Wednesday, November 19, 2014

PHYS4A/ Fall 2014; Work-Energy Theorem

Purpose: We looked at the work-energy theorem which equates the area under a kinetic energy graph to total work being done.

To set up the experiment, a cart was attached to a metal spring and placed on a metal track. The cart was positioned to be at rest with the spring at a neutral length, where it is at rest and neither stretched or unstretched. This was the zero position that was used to calibrate a motion sensor attached to the end of the track. Once calibrated and setting a positive axis on loggerpro, the cart was pulled back a small length to measure a positive distance.
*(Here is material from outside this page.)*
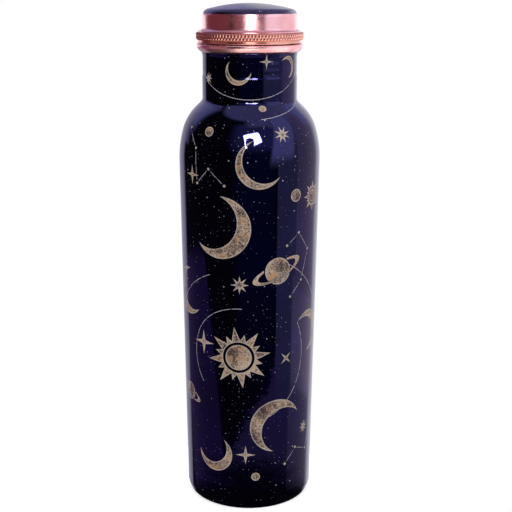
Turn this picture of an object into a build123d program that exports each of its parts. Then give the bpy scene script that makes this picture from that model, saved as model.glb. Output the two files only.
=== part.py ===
# Copper water bottle: a seamless spun body, a turned mouthpiece set in its neck, and a screw cap made of a
# drawn shell, a knurled ring, a liner disc and a silicone seal. Every piece is round about the Z axis.
# Millimetres, +Z up, origin at the centre of the circle that the bottle stands on.
import os
from math import cos, radians, sin, sqrt, tan

from build123d import *

# Body, one copper sheet from the middle of the base to the rim of the neck; radii are of the outside
body_sheet = 0.6
foot_radius = 34.8  # where the wall would meet the floor if the heel were sharp
heel_round = 5.0
foot_width = 3.4  # flat ring that it stands on, between the heel and the pressed-up base
punt_slope_width = 3.0
punt_depth = 2.0
shoulder_radius = 37.76  # where the tapered wall would meet the shoulder if both were straight
shoulder_height = 197.0
shoulder_ease = 58.0  # long round that starts the shoulder
lead_angle = 14.0  # first slope of the shoulder, from the vertical
lead_length = 16.0
knee_round = 26.0  # tighter round into the steep part
steep_angle = 46.0
crease_round = 3.0  # hollow between shoulder and neck
neck_radius = 25.0
neck_plain = 12.6
band_depth = 0.2  # the neck is rolled in a little, and beaded there
band_slope_height = 0.5
bead_count = 3  # shallow hollows rolled round the band
bead_pitch = 3.3
bead_depth = 0.15
flare_height = 2.2  # the neck opens to meet the flange of the mouthpiece
flare_width = 0.45
trim_stock = 2.0  # spun past the rim, then cut off flat

# Mouthpiece
solder_gap = 0.05  # between the neck and the skirt that is soldered into it
skirt_relief = 0.2  # the skirt stops this much above the top bead
skirt_wall = 0.9
seat_overhang = 0.1
flange_radius = 27.85
flange_height = 4.1
flange_lip = 2.35
flange_under_edge = 0.8
flange_top_edge = 0.3
bell_width = 1.35  # hollow curve from the neck's flare to the underside of the flange
bell_round = 2.8
mouth_radius = 21.4
lip_edge = 0.4
spigot_radius = 22.7  # pitch line of the thread
spigot_height = 11.9
relief_depth = 0.6  # groove that ends the thread above the flange
relief_height = 1.2

# Cap ring
parting_gap = 0.45  # between the flange and the closed cap
thread_gap = 0.1  # radial, between the two threads
lead_in = 0.5
strip_radius = 27.25
strip_height = 1.55
strip_edge = 0.4
knurl_radius = 28.25
knurl_height = 3.9
knurl_under_edge = 0.8  # from the knurled band down to the strip
knurl_top_edge = 0.25
sleeve_wall = 1.3

# Cap shell, one copper sheet; radii are of the outside
cap_sheet = 0.7
press_gap = 0.05  # between the shell and what is pressed into it
brim_width = 2.2
brim_flare = 0.8
cap_wall_height = 10.4  # from the brim to where the crown would meet the wall if the edge were sharp
crown_radius = 85.0  # radius of the sphere
crown_edge = 4.0

# Liner and seal
liner_sheet = 0.6
dish_depth = 1.6
dish_slope_width = 0.7
seal_gap = 0.1  # the seal from the lip below it and the liner above it
seal_thickness = 1.8
seal_width = 4.7
seal_clearance = 0.3  # radial, from the shell round it and the liner's dish inside it
sleeve_clearance = 0.3  # sleeve's end below the seal

# Heights and radii where the pieces meet
foot_inner_radius = foot_radius - heel_round - foot_width
knee_radius = shoulder_radius - lead_length * sin(radians(lead_angle))
knee_height = shoulder_height + lead_length * cos(radians(lead_angle))
crease_height = knee_height + (knee_radius - neck_radius) / tan(radians(steep_angle))
band_bottom = crease_height + neck_plain
band_radius = neck_radius - band_depth
beads_bottom = band_bottom + band_slope_height
beads_top = beads_bottom + bead_count * bead_pitch
neck_top = beads_top + flare_height
trim_top = neck_top + trim_stock
trim_radius = band_radius + flare_width * (trim_top - beads_top) / flare_height

skirt_radius = band_radius - body_sheet - solder_gap
skirt_inner_radius = skirt_radius - skirt_wall
skirt_bottom = beads_top + skirt_relief
seat_radius = band_radius + flare_width + seat_overhang
flange_top = neck_top + flange_height
flange_bottom = flange_top - flange_lip
relief_top = flange_top + relief_height
lip_height = flange_top + spigot_height

ring_bottom = flange_top + parting_gap
knurl_bottom = ring_bottom + strip_height
knurl_top = knurl_bottom + knurl_height
cap_bore = spigot_radius + thread_gap
sleeve_radius = cap_bore + sleeve_wall
cap_inner_radius = sleeve_radius + press_gap

seal_bottom = lip_height + seal_gap
seal_top = seal_bottom + seal_thickness
seal_outer_radius = cap_inner_radius - seal_clearance
sleeve_top = seal_bottom - sleeve_clearance
liner_bottom = seal_top + seal_gap
liner_radius = cap_inner_radius - press_gap
dish_radius = seal_outer_radius - seal_width - seal_clearance
cap_radius = cap_inner_radius + cap_sheet
brim_top = knurl_top + cap_sheet
crown_bottom = brim_top + cap_wall_height
crown_top = crown_bottom + crown_radius - sqrt(crown_radius**2 - cap_radius**2)


def fitted_rounds(points, rounds):
    """The rounds of a path's corners, each cut back where the runs beside it are too short for it."""
    corners = [Vector(*point) for point in points]
    runs = [end - start for start, end in zip(corners, corners[1:])]
    reaches = [
        wanted * tan(radians(before.get_angle(after)) / 2)
        for wanted, before, after in zip(rounds, runs, runs[1:])
    ]
    fitted = list(rounds)
    for first, run in enumerate(runs[1:-1]):
        reach = reaches[first] + reaches[first + 1]
        share = 1.0 if reach < run.length else 0.98 * run.length / reach
        fitted[first] = min(fitted[first], rounds[first] * share)
        fitted[first + 1] = min(fitted[first + 1], rounds[first + 1] * share)
    return fitted


os.makedirs("parts", exist_ok=True)

# Body. Its outline runs from the middle of the base outwards, up the wall, over the shoulder, along the
# beaded neck and up the flare. The sheet lies on its inner side.
body_points = [
    (0, punt_depth),
    (foot_inner_radius - punt_slope_width, punt_depth),
    (foot_inner_radius, 0),
    (foot_radius, 0),
    (shoulder_radius, shoulder_height),
    (knee_radius, knee_height),
    (neck_radius, crease_height),
    (neck_radius, band_bottom),
    (band_radius, beads_bottom),
]
body_rounds = [0, 0, heel_round, shoulder_ease, knee_round, crease_round, 0]

with BuildPart() as bottle_shell:
    with BuildSketch(Plane.XZ):
        with BuildLine():
            FilletPolyline(*body_points, radius=fitted_rounds(body_points, body_rounds))
            for bead in range(bead_count):
                bead_start = beads_bottom + bead * bead_pitch
                ThreePointArc(
                    (band_radius, bead_start),
                    (band_radius - bead_depth, bead_start + bead_pitch / 2),
                    (band_radius, bead_start + bead_pitch),
                )
            Line((band_radius, beads_top), (trim_radius, trim_top))
            offset(amount=body_sheet, side=Side.LEFT, closed=True)
        make_face()
    revolve(axis=Axis.Z)
    split(bisect_by=Plane.XY.offset(neck_top), keep=Keep.BOTTOM)
bottle_shell.part.label = "bottle_shell"
export_step(bottle_shell.part, "parts/bottle_shell.step")

# Mouthpiece: a skirt inside the neck, a bell-shaped flange over its rim, and a spigot for the cap.
with BuildPart() as neck_ring:
    with BuildSketch(Plane.XZ) as ring_section:
        with BuildLine():
            seat = Polyline(
                (skirt_inner_radius, skirt_bottom),
                (skirt_radius, skirt_bottom),
                (skirt_radius, neck_top),
                (seat_radius, neck_top),
            )
            bell = RadiusArc(seat @ 1, (seat_radius + bell_width, flange_bottom), bell_round)
            Polyline(
                bell @ 1,
                (flange_radius, flange_bottom),
                (flange_radius, flange_top),
                (spigot_radius - relief_depth, flange_top),
                (spigot_radius - relief_depth, relief_top),
                (spigot_radius, relief_top + relief_depth),
                (spigot_radius, lip_height),
                (mouth_radius, lip_height),
                (mouth_radius, neck_top + skirt_inner_radius - mouth_radius),
                (skirt_inner_radius, neck_top),
                seat @ 0,
            )
        make_face()
        chamfer(ring_section.vertices().group_by(Axis.X)[-1].sort_by(Axis.Y)[0], flange_under_edge)
        chamfer(ring_section.vertices().group_by(Axis.X)[-1].sort_by(Axis.Y)[-1], flange_top_edge)
        chamfer(ring_section.vertices().group_by(Axis.Y)[-1], lip_edge)
    revolve(axis=Axis.Z)
neck_ring.part.label = "neck_ring"
export_step(neck_ring.part, "parts/neck_ring.step")

# Cap ring: a plain strip, the band that takes the knurl, a seat for the shell's brim and a threaded sleeve.
with BuildPart() as cap_ring:
    with BuildSketch(Plane.XZ) as grip_section:
        with BuildLine():
            Polyline(
                (cap_bore + lead_in, ring_bottom),
                (strip_radius, ring_bottom),
                (strip_radius, knurl_bottom),
                (knurl_radius, knurl_bottom),
                (knurl_radius, knurl_top),
                (sleeve_radius, knurl_top),
                (sleeve_radius, sleeve_top),
                (cap_bore, sleeve_top),
                (cap_bore, ring_bottom + lead_in),
                close=True,
            )
        make_face()
        chamfer(grip_section.vertices().group_by(Axis.X)[-1].sort_by(Axis.Y)[0], knurl_under_edge)
        chamfer(grip_section.vertices().group_by(Axis.X)[-1].sort_by(Axis.Y)[-1], knurl_top_edge)
        chamfer(grip_section.vertices().group_by(Axis.Y)[0].sort_by(Axis.X)[-1], strip_edge)
    revolve(axis=Axis.Z)
cap_ring.part.label = "cap_ring"
export_step(cap_ring.part, "parts/cap_ring.step")

# Cap shell: crown, wall and flared brim, drawn from one sheet that lies inside its outline.
with BuildPart() as cap_shell:
    with BuildSketch(Plane.XZ):
        with BuildLine() as shell_line:
            crown = RadiusArc((0, crown_top), (cap_radius, crown_bottom), crown_radius)
            wall = Line(crown @ 1, (cap_radius, brim_top + brim_flare))
            Polyline(wall @ 1, (cap_radius + brim_flare, brim_top), (cap_radius + brim_width, brim_top))
            fillet(shell_line.vertices().sort_by_distance(wall @ 0)[0], crown_edge)
            offset(amount=cap_sheet, kind=Kind.INTERSECTION, side=Side.RIGHT, closed=True)
        make_face()
    revolve(axis=Axis.Z)
cap_shell.part.label = "cap_shell"
export_step(cap_shell.part, "parts/cap_shell.step")

# Liner: a disc with a dished middle that locates the seal.
with BuildPart() as cap_liner:
    with BuildSketch(Plane.XZ):
        with BuildLine():
            Polyline(
                (0, liner_bottom - dish_depth),
                (dish_radius - dish_slope_width, liner_bottom - dish_depth),
                (dish_radius, liner_bottom),
                (liner_radius, liner_bottom),
            )
            offset(amount=liner_sheet, kind=Kind.INTERSECTION, side=Side.LEFT, closed=True)
        make_face()
    revolve(axis=Axis.Z)
cap_liner.part.label = "cap_liner"
export_step(cap_liner.part, "parts/cap_liner.step")

# Seal: a flat silicone ring between the liner and the spigot's lip.
with BuildPart() as cap_seal:
    with BuildSketch(Plane.XZ):
        with Locations((seal_outer_radius - seal_width / 2, (seal_bottom + seal_top) / 2)):
            Rectangle(seal_width, seal_thickness)
    revolve(axis=Axis.Z)
cap_seal.part.label = "cap_seal"
export_step(cap_seal.part, "parts/cap_seal.step")
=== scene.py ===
from math import atan2, ceil, cos, degrees, hypot, pi, radians, sin, sqrt

import bpy
import numpy as np
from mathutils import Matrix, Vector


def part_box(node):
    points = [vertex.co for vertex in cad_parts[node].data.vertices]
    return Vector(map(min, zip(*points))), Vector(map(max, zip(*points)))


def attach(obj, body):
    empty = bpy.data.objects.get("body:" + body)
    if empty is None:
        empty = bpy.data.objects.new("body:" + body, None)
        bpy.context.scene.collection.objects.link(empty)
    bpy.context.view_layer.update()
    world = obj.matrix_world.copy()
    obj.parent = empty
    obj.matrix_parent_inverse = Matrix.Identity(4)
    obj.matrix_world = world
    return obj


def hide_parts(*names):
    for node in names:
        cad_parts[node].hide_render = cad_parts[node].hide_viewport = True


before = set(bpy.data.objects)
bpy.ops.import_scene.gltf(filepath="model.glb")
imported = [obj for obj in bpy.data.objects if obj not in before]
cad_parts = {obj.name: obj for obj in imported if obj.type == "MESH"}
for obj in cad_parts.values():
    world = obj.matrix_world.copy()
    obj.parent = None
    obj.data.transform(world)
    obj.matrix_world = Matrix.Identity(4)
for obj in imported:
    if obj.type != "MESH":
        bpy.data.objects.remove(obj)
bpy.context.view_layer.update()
scene = bpy.context.scene
mm = 0.001
print("frame loaded:", ", ".join(sorted(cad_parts)))


def nodeSpan(node):  # lowest height, highest height and widest radius of a CAD node, in millimetres
    low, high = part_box(node)
    return low.z / mm, high.z / mm, high.x / mm


footHeight, rimHeight, _ = nodeSpan("bottle_shell")
skirtHeight, lipHeight, flangeRadius = nodeSpan("neck_ring")
stripHeight, sleeveTop, knurlRadius = nodeSpan("cap_ring")
brimHeight, crownHeight, brimRadius = nodeSpan("cap_shell")
dishHeight, linerTop, linerRadius = nodeSpan("cap_liner")
sealHeight, sealTop, sealRadius = nodeSpan("cap_seal")


# Outlines are (radius, height) in millimetres, up on the outside and down on the inside.

def spreadAlong(start, end, spacing):
    # Even steps from start to end, with one more close to each end so that the shading stays flat between.
    length = hypot(*(end - start))
    count = max(1, ceil(length / spacing))
    guard = min(0.12, 0.2 * length / count)
    steps = np.unique(np.concatenate([np.linspace(0, length, count + 1), [guard, length - guard]]))
    return start + (end - start) * (steps / length)[:, None]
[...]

The cart was then released and loggerpro was used to measure the force vs time and plot it in a graph.
Cart and mass at rest while spring is unstretched

Cart and mass after moved a distance x so that spring is stretched and containing potential energy.
Once the data was collected, a new calculated column was created for kinetic energy using the formula K=(1/2)mv^2. Kinetic force vs time and kinetic energy vs time were both graphed. The integral of kinetic force vs time was equivalent to the total kinetic energy over the same interval of time.

As seen in the figure above, the total area under the graph is the integral of kinetic force. The integral is equal to the calculated kinetic energy for the region.
The three points are three different intervals that correlate with kinetic energy intervals with a % error of less than 1%.